Corporate earnings took center stage this week as financial markets digested a multitude of 1st quarter results. Over half of the S&P 500 companies have reported results this season and 74 percent have exceeded analyst expectations, causing analyst to turn more bullish on forward earnings. Profits at S&P 500 companies also gained 1.1 percent year-over-year, a slight increase over initial estimates.
The U.S. economy grew at an annualized rate of 2.5 percent in the first quarter, which was lower than forecast. However, consumer spending, which accounts for the largest portion of GDP, grew by the most since 2010. This is a positive catalyst for financial markets and shows that consumers appear to be less effected by the payroll tax cut reversal and increase in taxes than initially estimated.
Federal Reserve Policy will be the next big Catalyst
The Federal Reserve’s upcoming policy meeting likely will grapple with the question: How long should the Fed stick with its easy monetary policy, including the ongoing purchase of billions of dollars of bonds and mortgage-backed securities? While some Fed officials recently have suggested scaling back the program, this week’s reports may give the central bank some flexibility to continue stimulating the sluggish U.S. economy by keeping interest rates low. The Fed’s policymaking body, the Federal Open Market Committee, will begin its two-day meeting on April 30.
Consumer prices helping keep inflation down
The cost of consumer goods dipped 0.2% in March, as a 4.4% drop in gasoline prices offset a slight gain in service costs. The decline of the Consumer Price Index followed February’s 0.7% increase. Core CPI, excluding food and energy, ticked up 0.1%. Analysts said the 1.9% increase in core prices from March 2012 indicates the Federal Reserve’s policy is not creating inflationary pressures that might force monetary tightening—at least not yet. The Fed’s annual target rate of inflation is 2%, but has set 2.5% as an acceptable threshold to maintain its’ current course to keep the economy out of recession and comfortably above deflationary conditions. In addition to their inflation target, the Fed has linked the program to conditions in the labor market, which has not shown any substantial improvements thus far.
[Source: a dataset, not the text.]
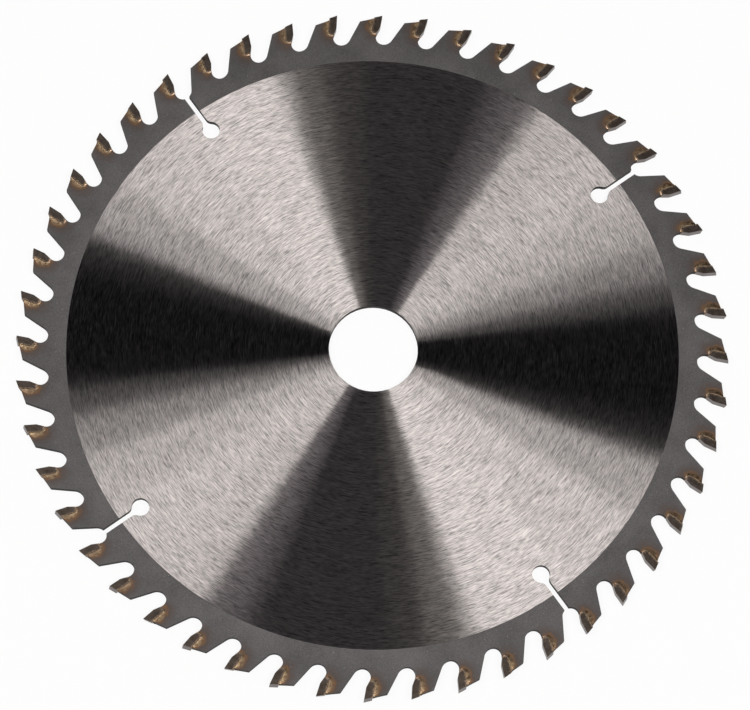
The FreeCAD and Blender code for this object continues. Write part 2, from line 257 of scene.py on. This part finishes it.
# The blasted rim, and the painted shade that darkens it towards its teeth.
BLASTED_STEEL = (0.183, 0.176, 0.177, 1)
BLASTED_DARK_AND_SHADE = (0.091, 0.087, 0.088, 1)
BRIGHT_SPECK = (0.49, 0.475, 0.46, 1)
BLASTED_ROUGH = (0.56, 0.64)
GRAIN_PER_MM = 3.4
GRAIN_SHARE = 0.6
CLOUDS_PER_MM = 0.09
SPECKS_PER_MM = 2.2
SPECK_SHARE = 0.4
TOOTH_PAINTED_SHADE_MM = (70.0, 75.5)
TOOTH_PAINTED_SHADE = 0.35
PIT_STRENGTH = 0.4
PIT_DEPTH = 0.02 * MM

# The stain of heat: an oval seen from the tip's edge, back along the tooth and down towards the bore.
HEAT_BROWN = (0.105, 0.07, 0.05, 1)
HEAT_ORANGE = (0.24, 0.13, 0.06, 1)
BROWN_SHARE = 0.72
ORANGE_SHARE = 0.7
STAIN_BACK_MM = 1.5
STAIN_DOWN_MM = 3.1
STAIN_HALF_WIDTH_MM = 2.1
STAIN_HALF_LENGTH_MM = 2.9
STAIN_CORE = 0.35
STAIN_REACH = 1.25
STAIN_RAGGED = 0.9

# The walls that the beam cut.
CUT_WALL = (0.085, 0.08, 0.077, 1)
CUT_WALL_DARK = (0.04, 0.038, 0.037, 1)
BEAM_LINES_PER_MM = 9.0
CUT_ROUGHER = 0.2


def spot_mm(tree):
    """The place on the object in millimetres."""
    place = add(tree, "ShaderNodeTexCoord").outputs["Object"]
    return add(tree, "ShaderNodeVectorMath", {0: place, "Scale": 1 / MM}, operation="SCALE").outputs[0]


def parts_of(tree, vector):
    parts = add(tree, "ShaderNodeSeparateXYZ", {0: vector}).outputs
    return parts["X"], parts["Y"], parts["Z"]


def joined(tree, x, y, z):
    return add(tree, "ShaderNodeCombineXYZ", {0: x, 1: y, 2: z}).outputs[0]


def length_of(tree, x, y):
    return calc(tree, "SQRT", calc(tree, "ADD", calc(tree, "MULTIPLY", x, x), calc(tree, "MULTIPLY", y, y)))


def noise(tree, vector, scale, detail=2.0, rough=0.5):
    """Smooth noise between about 0.2 and 0.8."""
    values = {"Vector": vector, "Scale": scale, "Detail": detail, "Roughness": rough}
    return add(tree, "ShaderNodeTexNoise", values).outputs["Fac"]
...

Housing recovery is convincing even skeptics:
Construction of multifamily homes drove housing starts up 7% in March to its highest level since June, 2008. The seasonally adjusted annual rate was just under 1.04 million, as construction of homes with at least five units rose 31%. February’s figures were revised sharply upward to 968,000. There were a few warning signs for the industry. Construction of single-family homes dropped 4.8% and the number of new building permits fell almost 4%, which could indicate slower construction in the coming months. This may just be a seasonal adjustment.
Home builder’s earnings rose nicely in the first quarter of 2013. Pulte Homes CEO stated that “the stronger demand which the housing industry saw throughout 2012 has carried into the spring selling season of 2013. We experienced higher traffic in our communities with buyers feeling a greater sense of urgency given the combination of limited product inventory and rising prices found in many markets throughout the country,” Pulte reported home sale revenues for the first quarter increased 35% to $1.1 billion, compared with $814 million last year. Higher revenues for the quarter resulted from a 23% increase in closings to 3,833 homes combined with a 10%, or $26,000, increase in average selling price to $287,000. Many analysts are correlating growth in the housing market with the overall economy’s direction.
Economic Growth is critical to correct the U.S. Budget deficit:
The earnings reports are once again showing us that many of the pieces necessary for stronger economic growth are in place—it just comes down to putting the puzzle together. While political bickering continues to impede recovery, the U.S. economy is healing – despite Washington. Across-the-board government spending cuts kicked in on March 1. While not as dramatic as the potential fiscal cliff in January, which threatened both tax hikes and spending cuts, reduced government spending could weigh on growth. However, we continue to expect deal-making in Congress, as reflected in the recent extension of the continuing resolution, which will keep the government funded through September 30. Based on their recent track record, lawmakers are likely to serve up more postponements and partial solutions. This would not necessarily be a bad thing: with each new delay and Band-Aid solution, business reaction has become less dramatic.
Asset Class divergence:
Emerging markets and commodities both have trailed the S&P 500 thus far in 2013. This together with bond prices staying flat will produce some short term deviations from the performance of a properly diversified portfolio compared to the S&P 500. Emerging market stocks and commodities both rose this week and may be near a turning point. Longer term investors will benefit from owning both of these asset classes as the global growth picture continues to improve. We could see these asset classes push higher if the political uncertainty improves along with the macroeconomic picture, which we feel should be more evident in the third and fourth quarter of this year.